According to the World Food Programme (WFP), the region is the poorest and most food insecure in Nepal, with food production sufficient for only 3-6 months of the year. Except for Jumla District, irrigation is non-existent and there are pockets of the zone where food insecurity is running at 40 percent compared to a national average of 15 percent.
“Development is definitely the way forward, but we’re faced with a chronic situation that is not going away, with seasonal food insecurity reaching emergency levels year after year,” Nicolas Oberlin, WFP deputy country director for Nepal, explained.
He suggested that cash or food transfers might enable people to participate fully in development and put a break on outmigration.
“The answer transcends the traditional debate between emergency and development…A strong safety net component - a form of relief if you will - is required to accompany and protect development interventions, and to help achieve development objectives.”
Karnali Zone - 14.5 percent of the country’s land area - is home to just 1.3 percent of the population. Average population density is 14.5 people per square kilometre, against 157.3 for the country as a whole, according to 2012 government figures. Many communities are reachable only on foot, with journeys taking days in some cases.
Without roads, high transportation costs prohibit market development, according to WFP. While efforts to improve road access to the area continue, local livelihoods are limited, fuelling migration, something that further undermines food security.
That said, migration to India and other parts of Nepal has allowed many Karnali residents to cope with transitory as well as chronic food insecurity over the years.
Subsidized rice
Rice grown in the Terai, Nepal’s southern agricultural heartland, is often unaffordable due to transportation costs.
According to recent market indicators, a kilo of coarse rice which costs the equivalent of 41 US cents in Kathmandu, can cost three times that amount in mountain markets of Dolpa District without road access.

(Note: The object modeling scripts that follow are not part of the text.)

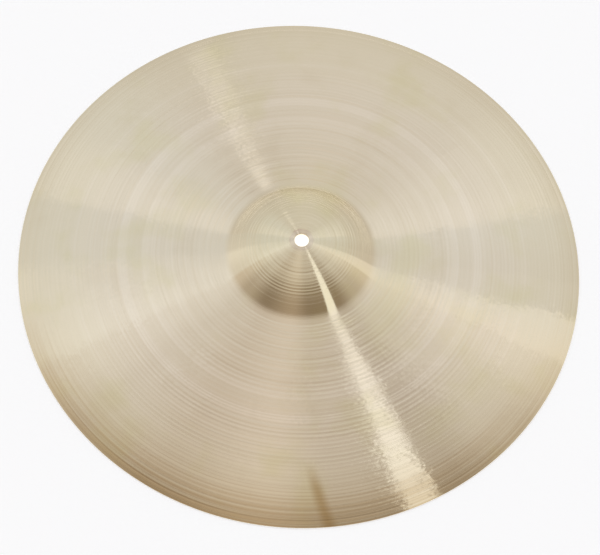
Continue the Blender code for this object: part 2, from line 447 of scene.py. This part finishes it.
def eased_corner(centre, radius, start):
    """Points on a quarter circle that starts this many degrees from +Z and turns clockwise."""
    angles = [start + 90.0 * step / EASE_STEPS for step in range(EASE_STEPS + 1)]
    spokes = [Vector((math.sin(math.radians(a)), math.cos(math.radians(a)))) for a in angles]
    return [centre + spoke * radius for spoke in spokes]


def upper_points(face, random):
    """The upper face from the seat's inner edge to the rim's upper corner."""
    seat, bell, fillet, bow = face
    points = [seat.at(0.0)[0], seat.at(seat.length / 2.0)[0], seat.at(seat.length)[0]]
    runs = [
        (bell, banded_run(bell, BELL_GROOVES, GROOVE_STEPS, random)),
        (fillet, plain_run(0.0, fillet.length, fillet.length / FILLET_STEPS)),
        (bow, banded_run(bow, BOW_GROOVES, GROOVE_STEPS, random)),
    ]
    for stretch, run in runs:
        points += [sunk(stretch, distance, depth) for distance, depth in run]
    return points


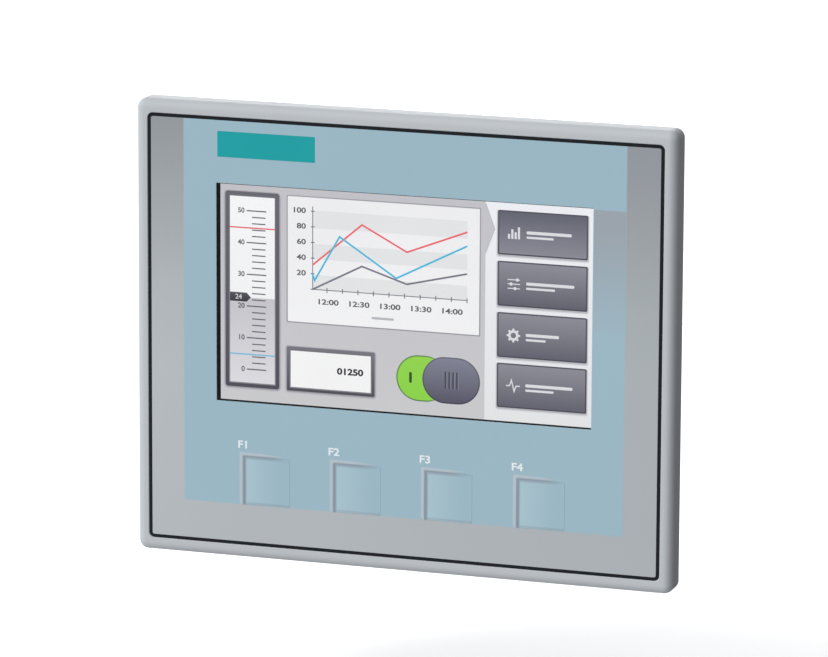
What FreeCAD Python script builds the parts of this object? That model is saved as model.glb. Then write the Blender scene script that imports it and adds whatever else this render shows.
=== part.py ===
"""Touch panel with a 4.3 inch display and four function keys, for a cut-out in a cabinet door.

Millimetres.  +X is the operator's right, +Y runs from the operator into the cabinet, +Z is up.
The origin is the centre of the cabinet cut-out, in the plane where the seal meets the door.
"""
import FreeCAD, Part
import math
import os

V = FreeCAD.Vector
OUT = "parts"

# ---------------------------------------------------------------- front frame and its cover sheet
FRONT_W = 141.0             # front frame, over all
FRONT_H = 116.0
FRAME_DEPTH = 7.0           # front face to the face behind the rim
FRONT_CORNER_R = 2.4
FRONT_EDGE_R = 2.2
RIM_BACK_EDGE_R = 0.7
SEAM_INSET_X = 3.2          # frame edge to the outer edge of the dark seam, at the sides
SEAM_INSET_Z = 3.4          # and at the top and bottom
SEAM_W = 0.9                # seam between the frame's lip and the cover sheet
SEAM_CORNER_R = 1.4
SEAM_LIP_R = 0.25
SEAL_BEAD_SET_BACK = 0.3    # the bead in the seam lies this far below the front face
OVERLAY_T = 0.4
OVERLAY_SET_BACK = 0.1
BOND_T = 0.15
FRONT_WALL_T = 2.35         # frame wall behind the bonded sheet
LEDGE_T = 1.05              # what is left of that wall round the touch sensor
FIT = 0.2                   # clearance on each side between a piece and its pocket
THIN_FIT = 0.05

# ---------------------------------------------------------------- display and touch sensor
ACTIVE_W = 97.2
ACTIVE_H = 55.1
WINDOW_MARGIN_X = 0.6       # sheet window beyond the picture, left and right
WINDOW_MARGIN_Z = 0.25      # and above and below
WINDOW_X = 0.15             # window centre, from the front's centre
WINDOW_Z = 10.07
WINDOW_FILM_T = 0.25
TOUCH_BORDER = 1.65
TOUCH_FILM_T = 0.2
TOUCH_GLASS_T = 0.9
DISPLAY_BORDER_X = 3.9      # display module beyond the window
DISPLAY_BORDER_Z = 5.8
DISPLAY_SHEET_T = 0.3
DISPLAY_T = 2.9
CELL_T = 1.2
LIGHT_GUIDE_T = 1.0
LED_BAR_W = 1.2
CUSHION_T = 0.65
CUSHION_W = 5.0

# ---------------------------------------------------------------- function keys
KEY_COUNT = 4
KEY_W = 12.0
KEY_H = 12.3
KEY_PITCH = 24.07
KEY_ROW_X = 0.6             # centre of the row
KEY_ROW_Z = -37.85
KEY_GAP = 0.12
KEY_TRAVEL = 0.4
KEY_FLANGE = 1.0            # flange beyond the key, each side
KEY_FLANGE_T = 0.7
KEY_EDGE_R = 0.05
STEM_R = 2.4                # stem behind the flange
STEM_L = 1.65
PIN_R = 1.0                 # pin that goes down into the switch
PIN_L = 1.6
PIN_REST = 0.8              # switch body to stem at rest
SWITCH_SIZE = 6.0
SWITCH_T = 2.5
KEY_BOARD_T = 1.2
KEY_BOARD_EDGE = 2.3        # key board beyond the outermost keys

# ---------------------------------------------------------------- housing
RIM_X = 9.0                 # frame rim beyond the cut-out, left and right
RIM_Z = 8.5                 # and above and below
CUTOUT_CLEARANCE = 0.5      # housing to cut-out, each side
OVERALL_DEPTH = 33.0
HOUSING_WALL = 2.0
HOUSING_CORNER_R = 3.0
HOUSING_EDGE_R = 1.6
RIB_T = 1.4                 # frame rib that locates the rear cover
RIB_H = 2.8
GASKET_PROUD = 0.8
GASKET_SEAT = 1.2
GASKET_W = 3.8
GASKET_FROM_CUTOUT = 0.9
LABEL_W = 52.0
LABEL_H = 30.0
LABEL_T = 0.15
LABEL_SEAT = 0.4
LABEL_Z = 6.0
VENT_W = 2.0
VENT_PITCH = 4.2
VENT_COUNT = 9
REAR_VENT_L = 26.0
REAR_VENT_COUNT = 6

# ---------------------------------------------------------------- fasteners
SCREW_R = 1.5
SCREW_HEAD_R = 2.6
SCREW_HEAD_T = 1.9
SCREW_SOCKET_R = 1.25
SMALL_SCREW_R = 1.0
SMALL_HEAD_R = 1.9
SMALL_HEAD_T = 1.2
SMALL_SOCKET_R = 0.8
SCREW_GAP = 0.05
COVER_BOSS_INSET = 2.8      # cover screw axis to the cover's inner walls
COVER_BOSS_R = 2.6
COLUMN_R = 3.7
COLUMN_START = 3.0          # y where the cover's screw columns meet the frame's bosses
COLUMN_FLOOR_T = 3.0
PLATE_BOSS_R = 2.0

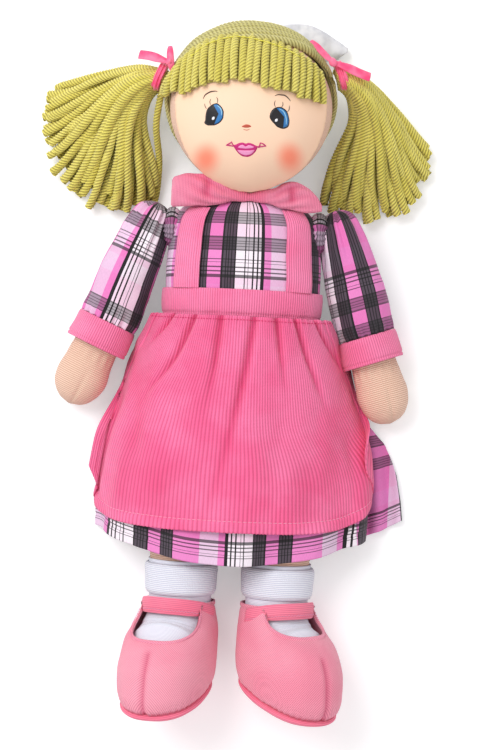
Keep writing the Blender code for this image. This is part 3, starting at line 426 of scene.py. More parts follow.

This is despite years of development expenditure in the area by the government, much of it going on rice subsidies through the Nepal Food Cooperation.
Many argue the government's decades-long rice subsidy programme has badly shaken the production of local indigenous foods that grow well in the area such as `kaguno’, barley, buckwheat, beans and finger millet, while also creating dependency on outside assistance.
They say rice subsidies should be reduced and then stopped and replaced with incentives and activities to cultivate local crops. The subsidies have undermined the ability of local people to cope with shocks, they say.
“We need to promote those traditional crops [like buckwheat] whose production has been undermined by the distribution of subsidized or free rice,” said Bashu Aryal, country programme officer of the UN’s International Fund for Agricultural Development. “Seed intervention is the solution, not the distribution of rice.”
With proper support and wide-scale cultivation, many believe such crops could offer real hope of addressing long-term food insecurity in the region.
Drought fuels vulnerability
He conceded, however, that some of the remoter places in Karnali may never be food sufficient, no matter how many interventions are made.
“There is higher production potential in lower altitude areas and this should be encouraged,” Aryal said. “There is a need for food assistance in some of these pockets, but not all. The trick now is identifying which ones.”
About 45 percent of Karnali lies above 4,500m and is covered by snow most of the year; 47 percent lies between 2,500 and 4,500m, making it unsuitable for large-scale cultivation. It is estimated that only 1 percent of Karnali’s is truly arable (against a national average of 16 percent).
According to Adhikari, frequent droughts lead to a decline in local production, weaken vital food reserves and coping mechanisms, and make people more vulnerable to food insecurity.
“Food insecurity in the Karnali is highly volatile and susceptible to shocks. As a result, there may sometimes be people who need emergency food assistance when this happens, but not on a long-term basis,” said Marion Michaud, programme manager for the European Union.
"Such assistance, when appropriate, needs to be well designed and targetted to be efficient," she stressed, pointing out that may not be the case with the government's large-scale subsized rice programme.
“There are numerous challenges, including transportation, connectivity and distribution,” Michaud said.